Other irregularities noted, said the EU statement, included the disappearance of results sheets in some municipalities, signs of people voting twice, ballot box stuffing, and the deliberate invalidation of votes.

The EU does not cite any particular municipality, but fraud by deliberately invalidating MDM votes was particularly evident in the town of Marromeu on the south bank of the Zambezi.

In the elections both for mayor and for members of the Marromeu municipal assembly a huge number of votes were classified as invalid at the polling stations. For the mayoral election, there were 1,119 invalid votes, and for the assembly election 1,285 invalid votes. This means that invalid votes accounted for 10.9 per cent of all votes cast for mayor, and 12.6 per cent in the assembly election.

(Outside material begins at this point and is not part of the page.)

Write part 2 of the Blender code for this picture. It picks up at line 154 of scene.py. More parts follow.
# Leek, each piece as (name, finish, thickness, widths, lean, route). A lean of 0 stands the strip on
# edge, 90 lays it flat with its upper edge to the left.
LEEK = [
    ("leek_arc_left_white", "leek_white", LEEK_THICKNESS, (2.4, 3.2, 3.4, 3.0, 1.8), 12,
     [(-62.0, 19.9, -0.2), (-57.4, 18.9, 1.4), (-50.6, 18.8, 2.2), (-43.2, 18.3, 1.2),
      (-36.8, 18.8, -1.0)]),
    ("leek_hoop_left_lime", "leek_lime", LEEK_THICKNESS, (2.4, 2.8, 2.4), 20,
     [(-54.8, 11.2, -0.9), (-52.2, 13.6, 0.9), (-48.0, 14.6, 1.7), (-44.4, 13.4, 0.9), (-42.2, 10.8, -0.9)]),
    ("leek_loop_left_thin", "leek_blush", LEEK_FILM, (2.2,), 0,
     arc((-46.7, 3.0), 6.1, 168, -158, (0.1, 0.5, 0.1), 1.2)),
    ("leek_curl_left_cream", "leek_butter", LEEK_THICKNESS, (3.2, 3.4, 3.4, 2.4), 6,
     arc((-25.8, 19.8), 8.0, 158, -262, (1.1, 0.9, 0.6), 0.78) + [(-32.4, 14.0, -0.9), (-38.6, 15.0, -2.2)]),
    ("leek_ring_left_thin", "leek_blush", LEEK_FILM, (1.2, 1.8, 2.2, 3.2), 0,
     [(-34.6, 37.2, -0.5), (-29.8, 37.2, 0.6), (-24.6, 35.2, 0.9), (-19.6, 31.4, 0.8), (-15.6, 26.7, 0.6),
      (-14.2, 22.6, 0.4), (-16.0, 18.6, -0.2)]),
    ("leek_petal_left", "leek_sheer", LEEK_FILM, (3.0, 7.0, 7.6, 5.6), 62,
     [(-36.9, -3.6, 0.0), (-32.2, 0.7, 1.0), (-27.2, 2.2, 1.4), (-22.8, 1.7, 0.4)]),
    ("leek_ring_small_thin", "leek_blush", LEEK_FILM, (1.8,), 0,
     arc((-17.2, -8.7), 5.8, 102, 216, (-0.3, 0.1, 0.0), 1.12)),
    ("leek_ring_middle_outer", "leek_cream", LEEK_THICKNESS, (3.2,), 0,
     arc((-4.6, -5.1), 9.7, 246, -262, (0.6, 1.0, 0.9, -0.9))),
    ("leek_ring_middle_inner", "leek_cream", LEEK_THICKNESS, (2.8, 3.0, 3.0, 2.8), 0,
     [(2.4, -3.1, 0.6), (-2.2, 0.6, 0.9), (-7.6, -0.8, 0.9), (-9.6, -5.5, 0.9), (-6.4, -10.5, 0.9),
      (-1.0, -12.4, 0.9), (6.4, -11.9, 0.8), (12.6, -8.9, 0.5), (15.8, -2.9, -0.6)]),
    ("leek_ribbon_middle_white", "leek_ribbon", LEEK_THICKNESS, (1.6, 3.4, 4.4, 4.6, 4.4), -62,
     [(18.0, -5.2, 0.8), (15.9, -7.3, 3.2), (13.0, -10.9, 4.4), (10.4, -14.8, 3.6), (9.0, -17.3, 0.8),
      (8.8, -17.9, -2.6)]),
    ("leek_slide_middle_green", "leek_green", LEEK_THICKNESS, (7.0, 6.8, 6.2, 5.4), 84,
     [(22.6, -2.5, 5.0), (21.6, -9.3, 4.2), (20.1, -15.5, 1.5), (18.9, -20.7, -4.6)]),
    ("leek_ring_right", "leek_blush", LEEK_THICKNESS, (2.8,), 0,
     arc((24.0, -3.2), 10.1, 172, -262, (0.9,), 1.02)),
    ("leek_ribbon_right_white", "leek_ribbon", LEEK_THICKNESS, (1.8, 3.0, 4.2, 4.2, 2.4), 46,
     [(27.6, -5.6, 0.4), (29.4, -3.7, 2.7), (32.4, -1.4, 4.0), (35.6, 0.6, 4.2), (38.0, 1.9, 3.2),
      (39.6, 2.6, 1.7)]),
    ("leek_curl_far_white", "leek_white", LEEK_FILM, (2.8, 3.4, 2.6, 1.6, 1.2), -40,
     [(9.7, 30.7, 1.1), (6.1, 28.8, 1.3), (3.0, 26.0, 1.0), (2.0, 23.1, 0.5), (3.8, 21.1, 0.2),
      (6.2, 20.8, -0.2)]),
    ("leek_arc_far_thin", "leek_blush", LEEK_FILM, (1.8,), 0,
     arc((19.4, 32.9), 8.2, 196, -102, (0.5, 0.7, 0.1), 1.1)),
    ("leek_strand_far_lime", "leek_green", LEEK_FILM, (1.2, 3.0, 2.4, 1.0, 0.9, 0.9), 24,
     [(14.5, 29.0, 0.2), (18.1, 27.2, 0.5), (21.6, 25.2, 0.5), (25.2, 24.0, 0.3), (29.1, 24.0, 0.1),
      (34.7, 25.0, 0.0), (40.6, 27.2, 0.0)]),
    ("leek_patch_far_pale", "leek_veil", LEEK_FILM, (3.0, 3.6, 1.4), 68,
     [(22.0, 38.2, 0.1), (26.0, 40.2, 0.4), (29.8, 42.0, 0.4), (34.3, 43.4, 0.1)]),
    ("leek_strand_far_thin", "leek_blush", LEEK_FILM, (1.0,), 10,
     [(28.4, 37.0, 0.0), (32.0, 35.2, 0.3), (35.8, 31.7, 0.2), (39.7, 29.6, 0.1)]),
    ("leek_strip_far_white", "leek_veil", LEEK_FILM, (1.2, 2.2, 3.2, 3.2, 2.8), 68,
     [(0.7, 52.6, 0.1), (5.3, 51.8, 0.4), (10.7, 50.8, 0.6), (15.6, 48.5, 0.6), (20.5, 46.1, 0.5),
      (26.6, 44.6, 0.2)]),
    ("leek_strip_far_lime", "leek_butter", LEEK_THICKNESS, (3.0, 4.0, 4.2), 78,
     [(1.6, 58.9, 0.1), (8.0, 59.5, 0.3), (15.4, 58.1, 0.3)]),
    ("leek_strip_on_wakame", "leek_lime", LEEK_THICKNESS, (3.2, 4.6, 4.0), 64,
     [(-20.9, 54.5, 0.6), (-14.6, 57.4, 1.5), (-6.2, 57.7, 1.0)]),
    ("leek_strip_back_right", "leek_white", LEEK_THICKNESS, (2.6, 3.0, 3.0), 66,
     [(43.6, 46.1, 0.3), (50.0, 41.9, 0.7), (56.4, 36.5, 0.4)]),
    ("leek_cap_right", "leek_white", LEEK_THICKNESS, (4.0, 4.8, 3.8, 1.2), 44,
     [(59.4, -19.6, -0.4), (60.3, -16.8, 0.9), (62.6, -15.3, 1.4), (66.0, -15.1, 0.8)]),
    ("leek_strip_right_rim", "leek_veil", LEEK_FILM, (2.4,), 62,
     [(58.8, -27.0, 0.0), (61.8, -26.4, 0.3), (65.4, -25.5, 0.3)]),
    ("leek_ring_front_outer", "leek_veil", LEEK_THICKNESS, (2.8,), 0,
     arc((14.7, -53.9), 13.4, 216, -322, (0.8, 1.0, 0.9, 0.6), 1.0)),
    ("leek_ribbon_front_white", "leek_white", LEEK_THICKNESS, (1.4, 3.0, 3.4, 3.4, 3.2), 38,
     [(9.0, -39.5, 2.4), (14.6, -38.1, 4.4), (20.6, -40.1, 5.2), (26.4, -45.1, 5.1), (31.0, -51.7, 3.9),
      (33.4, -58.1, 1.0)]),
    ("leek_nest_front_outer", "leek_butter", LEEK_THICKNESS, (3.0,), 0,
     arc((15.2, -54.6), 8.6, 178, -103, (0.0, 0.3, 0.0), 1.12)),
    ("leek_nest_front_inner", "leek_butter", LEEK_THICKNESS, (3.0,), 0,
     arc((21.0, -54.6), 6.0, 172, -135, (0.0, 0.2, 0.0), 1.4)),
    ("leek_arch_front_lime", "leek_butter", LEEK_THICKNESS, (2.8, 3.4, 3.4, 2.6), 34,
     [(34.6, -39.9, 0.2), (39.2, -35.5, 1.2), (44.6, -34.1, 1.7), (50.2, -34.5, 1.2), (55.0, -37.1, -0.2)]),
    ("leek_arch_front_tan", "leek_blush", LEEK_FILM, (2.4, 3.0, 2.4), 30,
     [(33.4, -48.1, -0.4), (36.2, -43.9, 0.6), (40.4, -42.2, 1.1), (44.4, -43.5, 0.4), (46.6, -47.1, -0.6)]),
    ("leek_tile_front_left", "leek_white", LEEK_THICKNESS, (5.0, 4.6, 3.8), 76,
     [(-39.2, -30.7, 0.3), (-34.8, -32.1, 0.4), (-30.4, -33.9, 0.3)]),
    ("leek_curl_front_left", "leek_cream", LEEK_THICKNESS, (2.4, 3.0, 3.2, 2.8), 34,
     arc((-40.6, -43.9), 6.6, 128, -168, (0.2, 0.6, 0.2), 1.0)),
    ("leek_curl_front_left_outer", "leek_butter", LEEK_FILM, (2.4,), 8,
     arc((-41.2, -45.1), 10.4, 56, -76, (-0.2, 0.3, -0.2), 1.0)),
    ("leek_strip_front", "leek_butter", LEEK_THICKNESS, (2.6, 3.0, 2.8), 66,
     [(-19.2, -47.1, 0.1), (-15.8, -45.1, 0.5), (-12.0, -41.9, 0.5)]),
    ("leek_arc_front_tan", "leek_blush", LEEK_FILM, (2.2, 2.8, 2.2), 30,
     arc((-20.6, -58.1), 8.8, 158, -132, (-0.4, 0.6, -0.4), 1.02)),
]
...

Such extraordinarily high levels of invalid votes only occur when dishonest members of the polling station staff add an ink mark to the ballot paper to make it look as if the voter has tried to vote for more than one candidate. This fraud is well known from previous Mozambican elections and was condemned in the 2009 general elections by the National Elections Commission (CNE) and by the Constitutional Council, but nobody was ever prosecuted.

In the previous municipal elections, in 2008, only 4.9 and 3.3 per cent of the votes in the Marromeu mayoral and assembly elections were classified as invalid at the polling stations. To argue that the November ballot was clean is to claim that the political literacy of Marromeu voters has sharply declined over the past five years, and that hundreds of people went to the polls with the sole intention of spoiling their ballot papers.

The EU statement waned that “effective mechanisms of appeal against irregularities and ascertaining who is responsible for them are important measures to ensure the credibility of elections”.

With general elections scheduled for 15 October, the EU calls for “supplementary efforts to guarantee transparency and credibility in the entire voting process”.

“All democratic political forces must recognise that political disagreements should be solved exclusively through dialogue and through the vote, in a peaceful environment, as well as in the framework of parliament”, concludes the statement.